3D code data
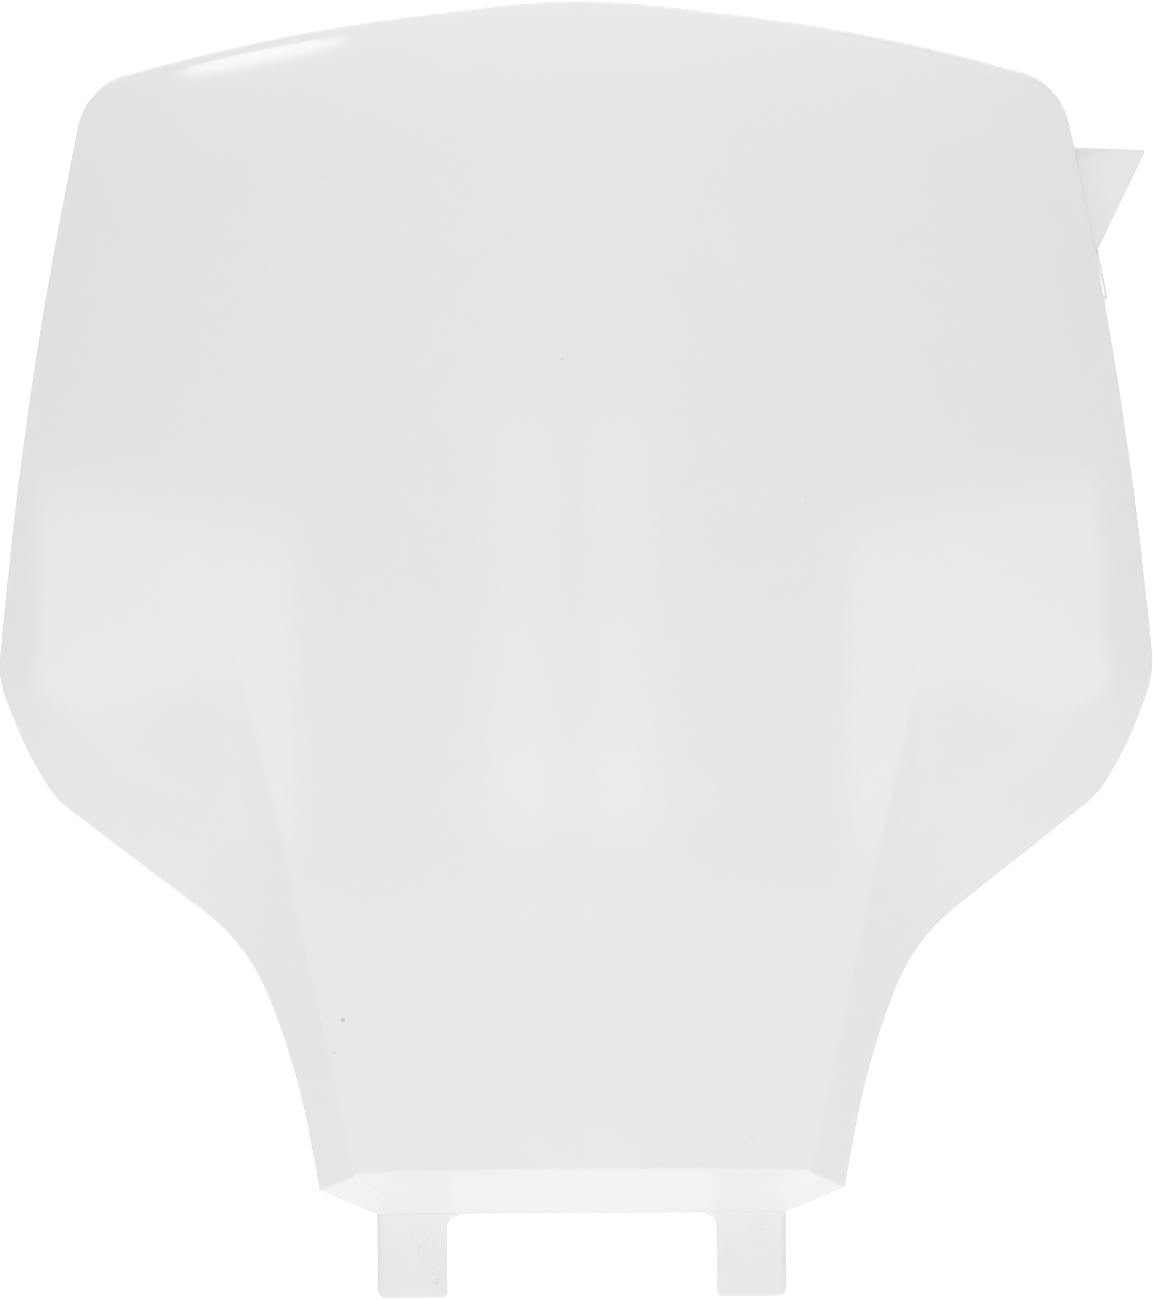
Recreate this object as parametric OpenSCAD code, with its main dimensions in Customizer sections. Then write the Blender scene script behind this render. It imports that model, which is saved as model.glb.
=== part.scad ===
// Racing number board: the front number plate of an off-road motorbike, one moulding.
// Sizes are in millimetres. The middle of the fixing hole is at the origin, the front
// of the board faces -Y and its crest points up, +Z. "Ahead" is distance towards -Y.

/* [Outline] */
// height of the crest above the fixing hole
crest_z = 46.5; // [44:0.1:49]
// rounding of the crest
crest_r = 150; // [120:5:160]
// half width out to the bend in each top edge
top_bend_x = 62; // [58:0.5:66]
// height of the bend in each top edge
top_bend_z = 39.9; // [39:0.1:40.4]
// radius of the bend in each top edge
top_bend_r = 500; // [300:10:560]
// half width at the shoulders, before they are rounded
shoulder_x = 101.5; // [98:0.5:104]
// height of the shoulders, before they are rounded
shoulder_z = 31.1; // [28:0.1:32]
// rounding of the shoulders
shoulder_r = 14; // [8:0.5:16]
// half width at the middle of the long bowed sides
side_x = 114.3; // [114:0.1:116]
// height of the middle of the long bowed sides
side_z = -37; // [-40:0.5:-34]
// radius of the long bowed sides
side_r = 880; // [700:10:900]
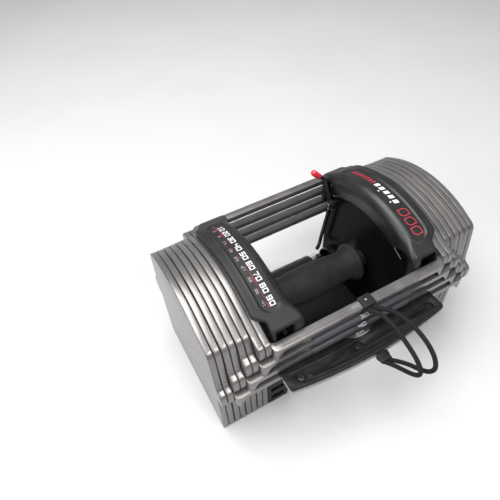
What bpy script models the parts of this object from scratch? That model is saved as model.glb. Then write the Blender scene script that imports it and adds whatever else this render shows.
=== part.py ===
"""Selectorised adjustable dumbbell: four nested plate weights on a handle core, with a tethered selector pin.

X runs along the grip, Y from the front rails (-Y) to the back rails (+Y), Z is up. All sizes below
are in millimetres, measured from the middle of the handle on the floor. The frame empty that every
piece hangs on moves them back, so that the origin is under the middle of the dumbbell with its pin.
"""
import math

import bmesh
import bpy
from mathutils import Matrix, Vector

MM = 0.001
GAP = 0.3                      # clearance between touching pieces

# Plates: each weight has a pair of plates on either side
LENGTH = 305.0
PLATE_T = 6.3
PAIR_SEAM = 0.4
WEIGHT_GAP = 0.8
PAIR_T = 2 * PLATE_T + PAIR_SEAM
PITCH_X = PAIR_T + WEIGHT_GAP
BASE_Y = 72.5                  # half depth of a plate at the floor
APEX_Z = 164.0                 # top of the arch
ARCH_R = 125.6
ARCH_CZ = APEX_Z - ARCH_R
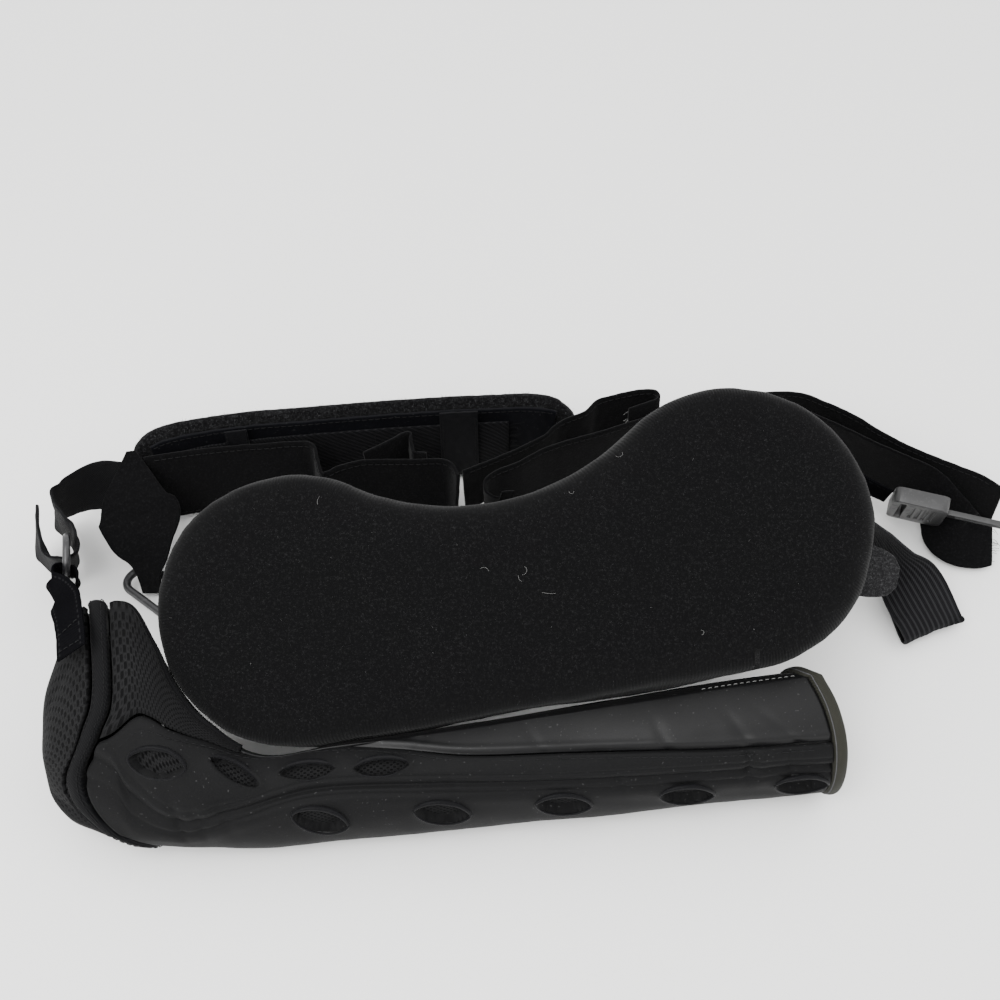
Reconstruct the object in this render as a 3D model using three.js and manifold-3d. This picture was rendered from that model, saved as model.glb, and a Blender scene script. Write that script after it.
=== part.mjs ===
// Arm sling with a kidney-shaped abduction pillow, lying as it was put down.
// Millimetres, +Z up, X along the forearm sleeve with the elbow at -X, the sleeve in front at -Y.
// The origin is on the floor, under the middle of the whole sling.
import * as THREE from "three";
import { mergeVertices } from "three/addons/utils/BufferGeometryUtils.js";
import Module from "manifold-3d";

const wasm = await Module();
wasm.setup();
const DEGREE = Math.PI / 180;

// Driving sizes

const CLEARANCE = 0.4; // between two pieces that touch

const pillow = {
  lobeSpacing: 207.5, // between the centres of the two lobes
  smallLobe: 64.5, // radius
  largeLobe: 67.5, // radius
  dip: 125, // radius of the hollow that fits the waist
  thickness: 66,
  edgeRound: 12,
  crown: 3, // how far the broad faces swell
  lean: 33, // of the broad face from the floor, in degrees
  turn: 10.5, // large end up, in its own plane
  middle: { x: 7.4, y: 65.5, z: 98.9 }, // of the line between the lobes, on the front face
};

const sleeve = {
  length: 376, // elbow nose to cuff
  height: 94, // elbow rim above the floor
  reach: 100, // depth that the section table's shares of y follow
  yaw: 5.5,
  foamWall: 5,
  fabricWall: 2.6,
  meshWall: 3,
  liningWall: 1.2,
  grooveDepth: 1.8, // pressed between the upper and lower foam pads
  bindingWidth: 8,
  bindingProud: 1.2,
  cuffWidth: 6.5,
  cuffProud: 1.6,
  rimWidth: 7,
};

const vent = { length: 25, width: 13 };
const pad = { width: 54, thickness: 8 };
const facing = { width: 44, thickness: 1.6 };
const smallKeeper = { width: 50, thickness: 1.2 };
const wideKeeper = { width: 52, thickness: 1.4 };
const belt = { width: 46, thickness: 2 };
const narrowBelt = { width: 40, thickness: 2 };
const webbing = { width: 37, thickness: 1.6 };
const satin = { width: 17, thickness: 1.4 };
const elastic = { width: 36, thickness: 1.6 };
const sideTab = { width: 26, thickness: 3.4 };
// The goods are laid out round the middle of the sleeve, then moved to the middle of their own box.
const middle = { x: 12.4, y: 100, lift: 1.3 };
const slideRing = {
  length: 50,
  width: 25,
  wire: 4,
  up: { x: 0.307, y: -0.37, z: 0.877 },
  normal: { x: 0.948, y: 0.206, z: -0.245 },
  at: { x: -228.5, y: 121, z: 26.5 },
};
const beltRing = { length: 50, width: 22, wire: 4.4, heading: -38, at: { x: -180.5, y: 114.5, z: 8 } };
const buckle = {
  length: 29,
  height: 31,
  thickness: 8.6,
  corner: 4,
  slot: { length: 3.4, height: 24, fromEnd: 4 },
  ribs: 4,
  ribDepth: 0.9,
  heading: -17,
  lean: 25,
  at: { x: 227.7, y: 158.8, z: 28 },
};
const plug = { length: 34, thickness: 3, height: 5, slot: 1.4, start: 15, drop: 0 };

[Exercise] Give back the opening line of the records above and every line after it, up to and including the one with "import math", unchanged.

[Problem solution]
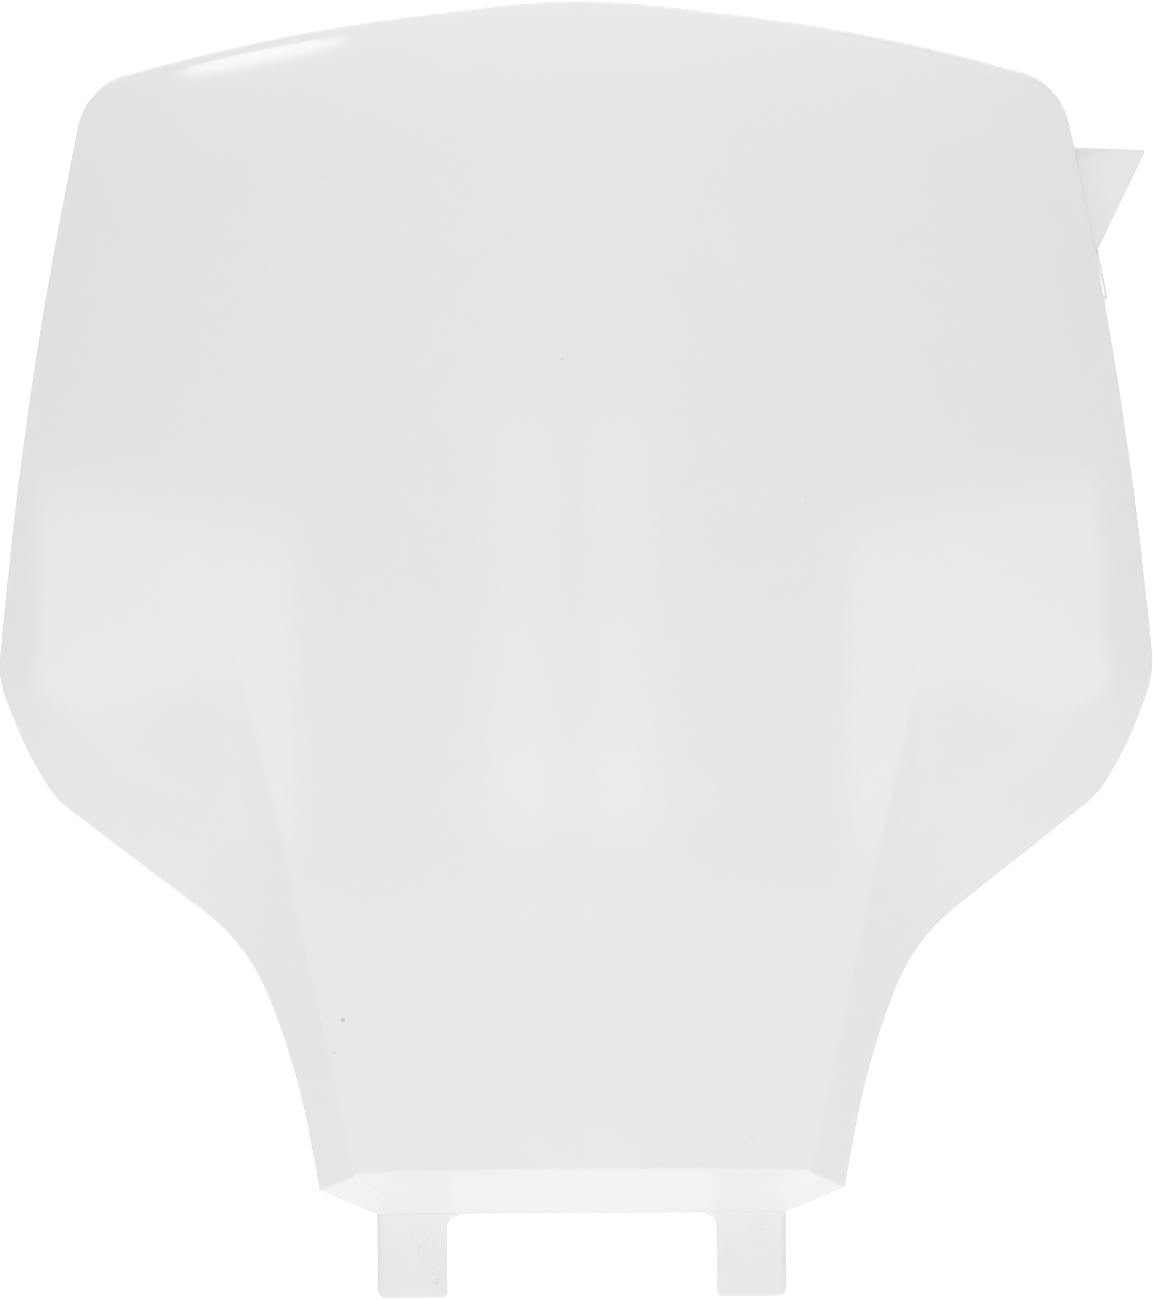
Recreate this object as parametric OpenSCAD code, with its main dimensions in Customizer sections. Then write the Blender scene script behind this render. It imports that model, which is saved as model.glb.
=== part.scad ===
// Racing number board: the front number plate of an off-road motorbike, one moulding.
// Sizes are in millimetres. The middle of the fixing hole is at the origin, the front
// of the board faces -Y and its crest points up, +Z. "Ahead" is distance towards -Y.

/* [Outline] */
// height of the crest above the fixing hole
crest_z = 46.5; // [44:0.1:49]
// rounding of the crest
crest_r = 150; // [120:5:160]
// half width out to the bend in each top edge
top_bend_x = 62; // [58:0.5:66]
// height of the bend in each top edge
top_bend_z = 39.9; // [39:0.1:40.4]
// radius of the bend in each top edge
top_bend_r = 500; // [300:10:560]
// half width at the shoulders, before they are rounded
shoulder_x = 101.5; // [98:0.5:104]
// height of the shoulders, before they are rounded
shoulder_z = 31.1; // [28:0.1:32]
// rounding of the shoulders
shoulder_r = 14; // [8:0.5:16]
// half width at the middle of the long bowed sides
side_x = 114.3; // [114:0.1:116]
// height of the middle of the long bowed sides
side_z = -37; // [-40:0.5:-34]
// radius of the long bowed sides
side_r = 880; // [700:10:900]
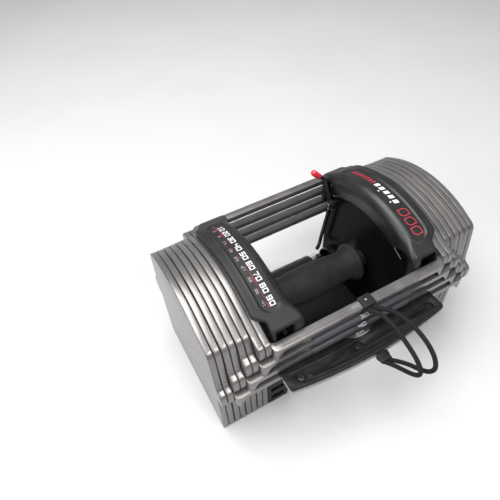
What bpy script models the parts of this object from scratch? That model is saved as model.glb. Then write the Blender scene script that imports it and adds whatever else this render shows.
=== part.py ===
"""Selectorised adjustable dumbbell: four nested plate weights on a handle core, with a tethered selector pin.

X runs along the grip, Y from the front rails (-Y) to the back rails (+Y), Z is up. All sizes below
are in millimetres, measured from the middle of the handle on the floor. The frame empty that every
piece hangs on moves them back, so that the origin is under the middle of the dumbbell with its pin.
"""
import math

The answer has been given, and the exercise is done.